● **THE EXERCISE**: Transcribe all of the material exactly.

───── AVAILABLE DATA

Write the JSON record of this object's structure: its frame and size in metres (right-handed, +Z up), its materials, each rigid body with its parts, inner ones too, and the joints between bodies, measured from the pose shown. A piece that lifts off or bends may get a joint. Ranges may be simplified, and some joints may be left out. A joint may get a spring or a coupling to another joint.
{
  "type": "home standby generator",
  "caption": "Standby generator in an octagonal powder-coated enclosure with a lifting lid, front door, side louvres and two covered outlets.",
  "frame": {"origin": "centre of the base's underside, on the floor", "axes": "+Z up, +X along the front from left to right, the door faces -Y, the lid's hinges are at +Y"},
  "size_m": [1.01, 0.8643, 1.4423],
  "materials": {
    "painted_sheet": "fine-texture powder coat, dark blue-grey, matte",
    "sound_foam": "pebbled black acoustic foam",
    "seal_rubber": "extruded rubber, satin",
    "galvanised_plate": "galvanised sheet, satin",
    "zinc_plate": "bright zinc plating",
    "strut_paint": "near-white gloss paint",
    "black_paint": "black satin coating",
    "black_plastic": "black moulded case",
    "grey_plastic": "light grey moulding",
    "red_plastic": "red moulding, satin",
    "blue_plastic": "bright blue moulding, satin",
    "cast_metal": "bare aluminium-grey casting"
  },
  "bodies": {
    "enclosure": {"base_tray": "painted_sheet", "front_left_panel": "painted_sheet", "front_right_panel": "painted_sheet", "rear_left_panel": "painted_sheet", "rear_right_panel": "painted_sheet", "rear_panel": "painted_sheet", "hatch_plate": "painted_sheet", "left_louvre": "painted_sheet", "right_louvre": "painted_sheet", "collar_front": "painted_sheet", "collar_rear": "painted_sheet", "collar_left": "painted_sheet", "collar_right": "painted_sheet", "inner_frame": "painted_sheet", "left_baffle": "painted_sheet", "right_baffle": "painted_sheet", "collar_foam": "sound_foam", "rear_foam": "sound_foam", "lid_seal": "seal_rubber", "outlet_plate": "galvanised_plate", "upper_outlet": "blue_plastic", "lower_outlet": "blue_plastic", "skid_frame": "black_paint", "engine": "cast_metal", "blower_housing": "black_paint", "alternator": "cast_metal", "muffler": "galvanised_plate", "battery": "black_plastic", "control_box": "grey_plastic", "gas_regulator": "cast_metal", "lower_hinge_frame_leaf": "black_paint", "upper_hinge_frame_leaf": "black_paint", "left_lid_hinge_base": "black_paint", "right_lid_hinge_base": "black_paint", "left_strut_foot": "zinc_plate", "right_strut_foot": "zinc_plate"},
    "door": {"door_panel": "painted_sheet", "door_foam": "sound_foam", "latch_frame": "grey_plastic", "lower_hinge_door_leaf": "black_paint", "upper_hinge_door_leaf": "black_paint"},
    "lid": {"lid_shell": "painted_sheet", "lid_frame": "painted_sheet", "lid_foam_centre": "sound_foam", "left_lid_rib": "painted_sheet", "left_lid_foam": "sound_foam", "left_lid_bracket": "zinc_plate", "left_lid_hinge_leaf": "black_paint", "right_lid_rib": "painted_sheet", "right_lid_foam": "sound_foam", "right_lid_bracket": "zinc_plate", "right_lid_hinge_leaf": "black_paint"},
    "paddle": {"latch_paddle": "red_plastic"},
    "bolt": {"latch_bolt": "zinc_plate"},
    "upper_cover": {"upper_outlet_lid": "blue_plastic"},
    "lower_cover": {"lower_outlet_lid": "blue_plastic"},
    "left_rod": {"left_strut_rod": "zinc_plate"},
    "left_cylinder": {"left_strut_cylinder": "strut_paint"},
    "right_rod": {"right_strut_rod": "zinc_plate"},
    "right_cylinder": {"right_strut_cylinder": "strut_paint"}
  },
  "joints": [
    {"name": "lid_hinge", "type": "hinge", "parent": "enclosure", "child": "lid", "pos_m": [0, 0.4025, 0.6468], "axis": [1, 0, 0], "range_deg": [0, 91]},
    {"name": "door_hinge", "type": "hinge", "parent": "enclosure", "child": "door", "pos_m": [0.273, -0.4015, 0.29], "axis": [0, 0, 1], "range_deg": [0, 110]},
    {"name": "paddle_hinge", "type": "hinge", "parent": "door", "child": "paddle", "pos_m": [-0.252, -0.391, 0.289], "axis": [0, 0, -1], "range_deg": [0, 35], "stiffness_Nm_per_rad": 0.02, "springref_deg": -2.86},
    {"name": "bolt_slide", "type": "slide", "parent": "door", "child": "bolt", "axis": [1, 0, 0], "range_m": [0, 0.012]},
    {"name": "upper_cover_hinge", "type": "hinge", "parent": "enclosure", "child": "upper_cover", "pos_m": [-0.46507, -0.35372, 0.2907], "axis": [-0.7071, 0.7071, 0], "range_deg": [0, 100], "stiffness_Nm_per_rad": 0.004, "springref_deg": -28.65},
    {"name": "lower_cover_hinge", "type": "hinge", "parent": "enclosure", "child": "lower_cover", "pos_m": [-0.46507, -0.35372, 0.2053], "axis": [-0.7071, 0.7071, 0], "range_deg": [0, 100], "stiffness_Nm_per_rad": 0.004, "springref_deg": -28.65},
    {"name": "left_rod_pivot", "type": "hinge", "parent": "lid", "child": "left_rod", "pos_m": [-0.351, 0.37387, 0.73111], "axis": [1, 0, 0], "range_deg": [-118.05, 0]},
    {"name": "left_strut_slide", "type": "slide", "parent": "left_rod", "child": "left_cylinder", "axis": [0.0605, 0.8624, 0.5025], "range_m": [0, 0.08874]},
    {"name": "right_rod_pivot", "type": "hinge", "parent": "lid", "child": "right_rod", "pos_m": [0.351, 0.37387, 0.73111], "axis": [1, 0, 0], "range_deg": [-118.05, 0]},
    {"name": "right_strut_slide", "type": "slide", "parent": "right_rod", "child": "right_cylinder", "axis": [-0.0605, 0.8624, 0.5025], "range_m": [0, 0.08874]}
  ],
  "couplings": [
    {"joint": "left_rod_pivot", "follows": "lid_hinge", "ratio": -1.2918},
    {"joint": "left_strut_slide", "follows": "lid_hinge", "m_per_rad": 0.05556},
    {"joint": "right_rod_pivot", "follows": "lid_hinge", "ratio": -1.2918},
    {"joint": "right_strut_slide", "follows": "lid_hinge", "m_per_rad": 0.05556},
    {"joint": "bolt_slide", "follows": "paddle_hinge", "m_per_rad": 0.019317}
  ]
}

──────────

● **CORRECT RESULT**:
Write the JSON record of this object's structure: its frame and size in metres (right-handed, +Z up), its materials, each rigid body with its parts, inner ones too, and the joints between bodies, measured from the pose shown. A piece that lifts off or bends may get a joint. Ranges may be simplified, and some joints may be left out. A joint may get a spring or a coupling to another joint.
{
  "type": "home standby generator",
  "caption": "Standby generator in an octagonal powder-coated enclosure with a lifting lid, front door, side louvres and two covered outlets.",
  "frame": {"origin": "centre of the base's underside, on the floor", "axes": "+Z up, +X along the front from left to right, the door faces -Y, the lid's hinges are at +Y"},
  "size_m": [1.01, 0.8643, 1.4423],
  "materials": {
    "painted_sheet": "fine-texture powder coat, dark blue-grey, matte",
    "sound_foam": "pebbled black acoustic foam",
    "seal_rubber": "extruded rubber, satin",
    "galvanised_plate": "galvanised sheet, satin",
    "zinc_plate": "bright zinc plating",
    "strut_paint": "near-white gloss paint",
    "black_paint": "black satin coating",
    "black_plastic": "black moulded case",
    "grey_plastic": "light grey moulding",
    "red_plastic": "red moulding, satin",
    "blue_plastic": "bright blue moulding, satin",
    "cast_metal": "bare aluminium-grey casting"
  },
  "bodies": {
    "enclosure": {"base_tray": "painted_sheet", "front_left_panel": "painted_sheet", "front_right_panel": "painted_sheet", "rear_left_panel": "painted_sheet", "rear_right_panel": "painted_sheet", "rear_panel": "painted_sheet", "hatch_plate": "painted_sheet", "left_louvre": "painted_sheet", "right_louvre": "painted_sheet", "collar_front": "painted_sheet", "collar_rear": "painted_sheet", "collar_left": "painted_sheet", "collar_right": "painted_sheet", "inner_frame": "painted_sheet", "left_baffle": "painted_sheet", "right_baffle": "painted_sheet", "collar_foam": "sound_foam", "rear_foam": "sound_foam", "lid_seal": "seal_rubber", "outlet_plate": "galvanised_plate", "upper_outlet": "blue_plastic", "lower_outlet": "blue_plastic", "skid_frame": "black_paint", "engine": "cast_metal", "blower_housing": "black_paint", "alternator": "cast_metal", "muffler": "galvanised_plate", "battery": "black_plastic", "control_box": "grey_plastic", "gas_regulator": "cast_metal", "lower_hinge_frame_leaf": "black_paint", "upper_hinge_frame_leaf": "black_paint", "left_lid_hinge_base": "black_paint", "right_lid_hinge_base": "black_paint", "left_strut_foot": "zinc_plate", "right_strut_foot": "zinc_plate"},
    "door": {"door_panel": "painted_sheet", "door_foam": "sound_foam", "latch_frame": "grey_plastic", "lower_hinge_door_leaf": "black_paint", "upper_hinge_door_leaf": "black_paint"},
    "lid": {"lid_shell": "painted_sheet", "lid_frame": "painted_sheet", "lid_foam_centre": "sound_foam", "left_lid_rib": "painted_sheet", "left_lid_foam": "sound_foam", "left_lid_bracket": "zinc_plate", "left_lid_hinge_leaf": "black_paint", "right_lid_rib": "painted_sheet", "right_lid_foam": "sound_foam", "right_lid_bracket": "zinc_plate", "right_lid_hinge_leaf": "black_paint"},
    "paddle": {"latch_paddle": "red_plastic"},
    "bolt": {"latch_bolt": "zinc_plate"},
    "upper_cover": {"upper_outlet_lid": "blue_plastic"},
    "lower_cover": {"lower_outlet_lid": "blue_plastic"},
    "left_rod": {"left_strut_rod": "zinc_plate"},
    "left_cylinder": {"left_strut_cylinder": "strut_paint"},
    "right_rod": {"right_strut_rod": "zinc_plate"},
    "right_cylinder": {"right_strut_cylinder": "strut_paint"}
  },
  "joints": [
    {"name": "lid_hinge", "type": "hinge", "parent": "enclosure", "child": "lid", "pos_m": [0, 0.4025, 0.6468], "axis": [1, 0, 0], "range_deg": [0, 91]},
    {"name": "door_hinge", "type": "hinge", "parent": "enclosure", "child": "door", "pos_m": [0.273, -0.4015, 0.29], "axis": [0, 0, 1], "range_deg": [0, 110]},
    {"name": "paddle_hinge", "type": "hinge", "parent": "door", "child": "paddle", "pos_m": [-0.252, -0.391, 0.289], "axis": [0, 0, -1], "range_deg": [0, 35], "stiffness_Nm_per_rad": 0.02, "springref_deg": -2.86},
    {"name": "bolt_slide", "type": "slide", "parent": "door", "child": "bolt", "axis": [1, 0, 0], "range_m": [0, 0.012]},
    {"name": "upper_cover_hinge", "type": "hinge", "parent": "enclosure", "child": "upper_cover", "pos_m": [-0.46507, -0.35372, 0.2907], "axis": [-0.7071, 0.7071, 0], "range_deg": [0, 100], "stiffness_Nm_per_rad": 0.004, "springref_deg": -28.65},
    {"name": "lower_cover_hinge", "type": "hinge", "parent": "enclosure", "child": "lower_cover", "pos_m": [-0.46507, -0.35372, 0.2053], "axis": [-0.7071, 0.7071, 0], "range_deg": [0, 100], "stiffness_Nm_per_rad": 0.004, "springref_deg": -28.65},
    {"name": "left_rod_pivot", "type": "hinge", "parent": "lid", "child": "left_rod", "pos_m": [-0.351, 0.37387, 0.73111], "axis": [1, 0, 0], "range_deg": [-118.05, 0]},
    {"name": "left_strut_slide", "type": "slide", "parent": "left_rod", "child": "left_cylinder", "axis": [0.0605, 0.8624, 0.5025], "range_m": [0, 0.08874]},
    {"name": "right_rod_pivot", "type": "hinge", "parent": "lid", "child": "right_rod", "pos_m": [0.351, 0.37387, 0.73111], "axis": [1, 0, 0], "range_deg": [-118.05, 0]},
    {"name": "right_strut_slide", "type": "slide", "parent": "right_rod", "child": "right_cylinder", "axis": [-0.0605, 0.8624, 0.5025], "range_m": [0, 0.08874]}
  ],
  "couplings": [
    {"joint": "left_rod_pivot", "follows": "lid_hinge", "ratio": -1.2918},
    {"joint": "left_strut_slide", "follows": "lid_hinge", "m_per_rad": 0.05556},
    {"joint": "right_rod_pivot", "follows": "lid_hinge", "ratio": -1.2918},
    {"joint": "right_strut_slide", "follows": "lid_hinge", "m_per_rad": 0.05556},
    {"joint": "bolt_slide", "follows": "paddle_hinge", "m_per_rad": 0.019317}
  ]
}